Below is the data. Give it again, complete and exact.

== Data segment ==

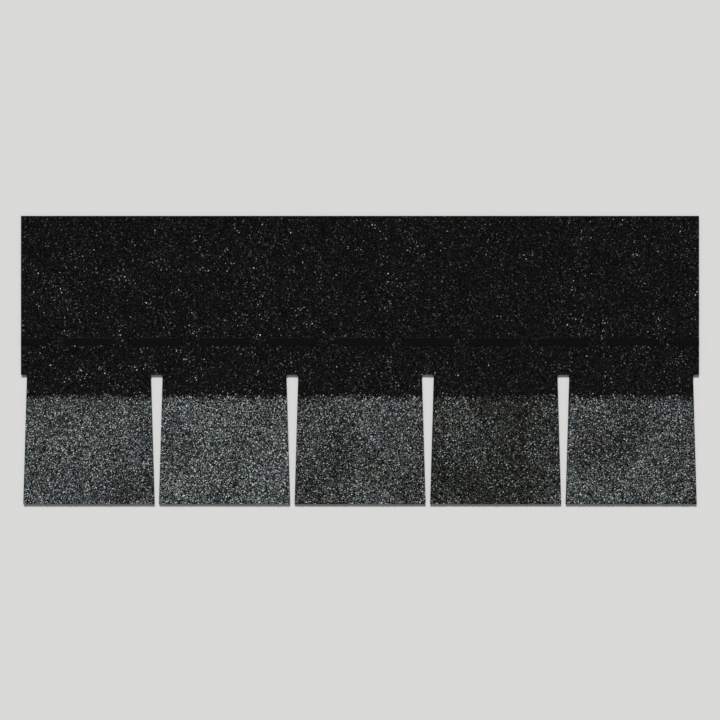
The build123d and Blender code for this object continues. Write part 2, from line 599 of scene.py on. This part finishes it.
def film_material():
    """Clear polyester: black where it clings, grey where air lies under it, finely creased, shiny."""
    material, tree, shader = new_material("polyester_film", ior=1.6)
    place = add(tree, "TexCoord").outputs["Object"]
    stretched = add(tree, "Mapping", {"Vector": place, "Scale": (air_patch_stretch, 1, 1)}).outputs[0]
    lifts = {"Vector": stretched, "Scale": 1 / air_patch, "Detail": 3.0}
    lift = add(tree, "TexNoise", lifts).outputs["Fac"]
    air = add(tree, "MapRange", {"Value": lift, "From Min": air_low, "From Max": air_high}).outputs[0]
    inputs = {0: air, 6: linear(clinging_colour), 7: linear(over_air_colour)}
    tint = add(tree, "Mix", inputs, data_type="RGBA").outputs[2]
    tree.links.new(tint, shader.inputs["Base Color"])
    gloss = {"Value": air, "To Min": clinging_rough, "To Max": over_air_rough}
    roughness = add(tree, "MapRange", gloss).outputs[0]
    tree.links.new(roughness, shader.inputs["Roughness"])
    # A crease runs wherever a drawn-out noise crosses its middle.
    drawn_out = add(tree, "Mapping", {"Vector": place, "Scale": (fold_stretch, 1, 1)}).outputs[0]
    folds = {"Vector": drawn_out, "Scale": 1 / fold_size, "Detail": 1.0}
    fold = add(tree, "TexNoise", folds).outputs["Fac"]
    off_fold = add(tree, "Math", {0: fold, 1: 0.5}, operation="SUBTRACT").outputs[0]
    off_fold = add(tree, "Math", {0: off_fold}, operation="ABSOLUTE").outputs[0]
    fade = {"From Min": 0.0, "From Max": crease_width, "To Min": 1.0, "To Max": 0.0}
    crease = add(tree, "MapRange", {"Value": off_fold, **fade}).outputs[0]
    grit = add(tree, "TexVoronoi", {"Vector": place, "Scale": 1 / print_size}).outputs["Distance"]
    printed = add(tree, "Math", {0: grit, 1: air}, operation="MULTIPLY").outputs[0]
    inputs = {0: printed, 1: print_share, 2: crease}
    raised = add(tree, "Math", inputs, operation="MULTIPLY_ADD").outputs[0]
    bump = add(tree, "Bump", {"Strength": 0.6, "Distance": film_relief, "Height": raised})
    tree.links.new(bump.outputs["Normal"], shader.inputs["Normal"])
    return material


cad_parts["release_film"].material_slots[0].material = film_material()

# Studio: a wide plain pale floor, a soft even key light from the head of the shingle, as in the
# photograph, and weak light from all round. The camera looks straight down, far off with a long lens.

pale_grey = "#DEDEDC"
floor_width = 60
floor_drop = 0.05 * MM
bpy.ops.object.select_all(action="DESELECT")
bpy.ops.mesh.primitive_plane_add(size=floor_width, location=(0, 0, -floor_drop))
floor = bpy.context.active_object
floor.name = "floor"
floor_paint, _, floor_shader = new_material("pale_floor", roughness=0.9, specular=0.25)
floor_shader.inputs["Base Color"].default_value = linear(pale_grey)
floor.data.materials.append(floor_paint)

key_height = radians(42)
key_side = radians(9)
key_data = bpy.data.lights.new("key", "SUN")
key_data.energy = 3.3
key_data.angle = radians(10)
key = bpy.data.objects.new("key", key_data)
key.location = (-cos(key_height) * sin(key_side), cos(key_height) * cos(key_side), sin(key_height))
key.rotation_euler = (-key.location).to_track_quat("-Z", "Y").to_euler()
bpy.context.scene.collection.objects.link(key)

# The camera and glossy surfaces see a backdrop of the floor's grey, and a weaker grey lights the object.
weak_light = 0.25
world = bpy.data.worlds.new("even_light")
world.use_nodes = True
backdrop = world.node_tree.nodes["Background"]
rays = add(world.node_tree, "LightPath").outputs
seen = rays["Is Camera Ray"]
for ray in ("Is Glossy Ray", "Is Transmission Ray"):
    seen = add(world.node_tree, "Math", {0: seen, 1: rays[ray]}, operation="MAXIMUM").outputs[0]
inputs = {0: seen, 6: (weak_light, weak_light, weak_light, 1), 7: linear(pale_grey)}
shade = add(world.node_tree, "Mix", inputs, data_type="RGBA").outputs[2]
world.node_tree.links.new(shade, backdrop.inputs["Color"])
bpy.context.scene.world = world
bpy.context.scene.view_settings.view_transform = "Standard"

camera_data = bpy.data.cameras.new("camera")
camera_data.lens = 100
camera = bpy.data.objects.new("camera", camera_data)
camera.location = (0, 0, 3.0)
bpy.context.scene.collection.objects.link(camera)
bpy.context.scene.camera = camera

===

== Output of the task ==
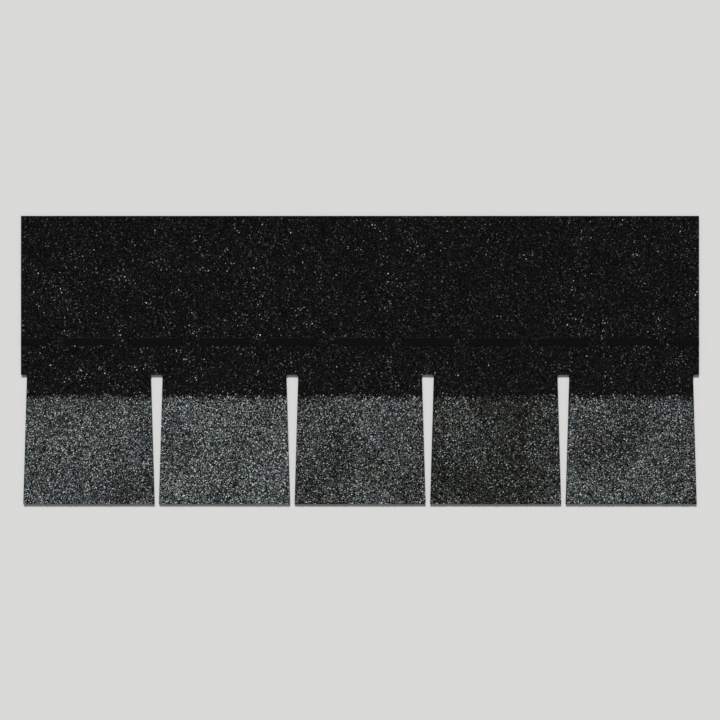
The build123d and Blender code for this object continues. Write part 2, from line 599 of scene.py on. This part finishes it.
def film_material():
    """Clear polyester: black where it clings, grey where air lies under it, finely creased, shiny."""
    material, tree, shader = new_material("polyester_film", ior=1.6)
    place = add(tree, "TexCoord").outputs["Object"]
    stretched = add(tree, "Mapping", {"Vector": place, "Scale": (air_patch_stretch, 1, 1)}).outputs[0]
    lifts = {"Vector": stretched, "Scale": 1 / air_patch, "Detail": 3.0}
    lift = add(tree, "TexNoise", lifts).outputs["Fac"]
    air = add(tree, "MapRange", {"Value": lift, "From Min": air_low, "From Max": air_high}).outputs[0]
    inputs = {0: air, 6: linear(clinging_colour), 7: linear(over_air_colour)}
    tint = add(tree, "Mix", inputs, data_type="RGBA").outputs[2]
    tree.links.new(tint, shader.inputs["Base Color"])
    gloss = {"Value": air, "To Min": clinging_rough, "To Max": over_air_rough}
    roughness = add(tree, "MapRange", gloss).outputs[0]
    tree.links.new(roughness, shader.inputs["Roughness"])
    # A crease runs wherever a drawn-out noise crosses its middle.
    drawn_out = add(tree, "Mapping", {"Vector": place, "Scale": (fold_stretch, 1, 1)}).outputs[0]
    folds = {"Vector": drawn_out, "Scale": 1 / fold_size, "Detail": 1.0}
    fold = add(tree, "TexNoise", folds).outputs["Fac"]
    off_fold = add(tree, "Math", {0: fold, 1: 0.5}, operation="SUBTRACT").outputs[0]
    off_fold = add(tree, "Math", {0: off_fold}, operation="ABSOLUTE").outputs[0]
    fade = {"From Min": 0.0, "From Max": crease_width, "To Min": 1.0, "To Max": 0.0}
    crease = add(tree, "MapRange", {"Value": off_fold, **fade}).outputs[0]
    grit = add(tree, "TexVoronoi", {"Vector": place, "Scale": 1 / print_size}).outputs["Distance"]
    printed = add(tree, "Math", {0: grit, 1: air}, operation="MULTIPLY").outputs[0]
    inputs = {0: printed, 1: print_share, 2: crease}
    raised = add(tree, "Math", inputs, operation="MULTIPLY_ADD").outputs[0]
    bump = add(tree, "Bump", {"Strength": 0.6, "Distance": film_relief, "Height": raised})
    tree.links.new(bump.outputs["Normal"], shader.inputs["Normal"])
    return material


cad_parts["release_film"].material_slots[0].material = film_material()

# Studio: a wide plain pale floor, a soft even key light from the head of the shingle, as in the
# photograph, and weak light from all round. The camera looks straight down, far off with a long lens.

pale_grey = "#DEDEDC"
floor_width = 60
floor_drop = 0.05 * MM
bpy.ops.object.select_all(action="DESELECT")
bpy.ops.mesh.primitive_plane_add(size=floor_width, location=(0, 0, -floor_drop))
floor = bpy.context.active_object
floor.name = "floor"
floor_paint, _, floor_shader = new_material("pale_floor", roughness=0.9, specular=0.25)
floor_shader.inputs["Base Color"].default_value = linear(pale_grey)
floor.data.materials.append(floor_paint)

key_height = radians(42)
key_side = radians(9)
key_data = bpy.data.lights.new("key", "SUN")
key_data.energy = 3.3
key_data.angle = radians(10)
key = bpy.data.objects.new("key", key_data)
key.location = (-cos(key_height) * sin(key_side), cos(key_height) * cos(key_side), sin(key_height))
key.rotation_euler = (-key.location).to_track_quat("-Z", "Y").to_euler()
bpy.context.scene.collection.objects.link(key)

# The camera and glossy surfaces see a backdrop of the floor's grey, and a weaker grey lights the object.
weak_light = 0.25
world = bpy.data.worlds.new("even_light")
world.use_nodes = True
backdrop = world.node_tree.nodes["Background"]
rays = add(world.node_tree, "LightPath").outputs
seen = rays["Is Camera Ray"]
for ray in ("Is Glossy Ray", "Is Transmission Ray"):
    seen = add(world.node_tree, "Math", {0: seen, 1: rays[ray]}, operation="MAXIMUM").outputs[0]
inputs = {0: seen, 6: (weak_light, weak_light, weak_light, 1), 7: linear(pale_grey)}
shade = add(world.node_tree, "Mix", inputs, data_type="RGBA").outputs[2]
world.node_tree.links.new(shade, backdrop.inputs["Color"])
bpy.context.scene.world = world
bpy.context.scene.view_settings.view_transform = "Standard"

camera_data = bpy.data.cameras.new("camera")
camera_data.lens = 100
camera = bpy.data.objects.new("camera", camera_data)
camera.location = (0, 0, 3.0)
bpy.context.scene.collection.objects.link(camera)
bpy.context.scene.camera = camera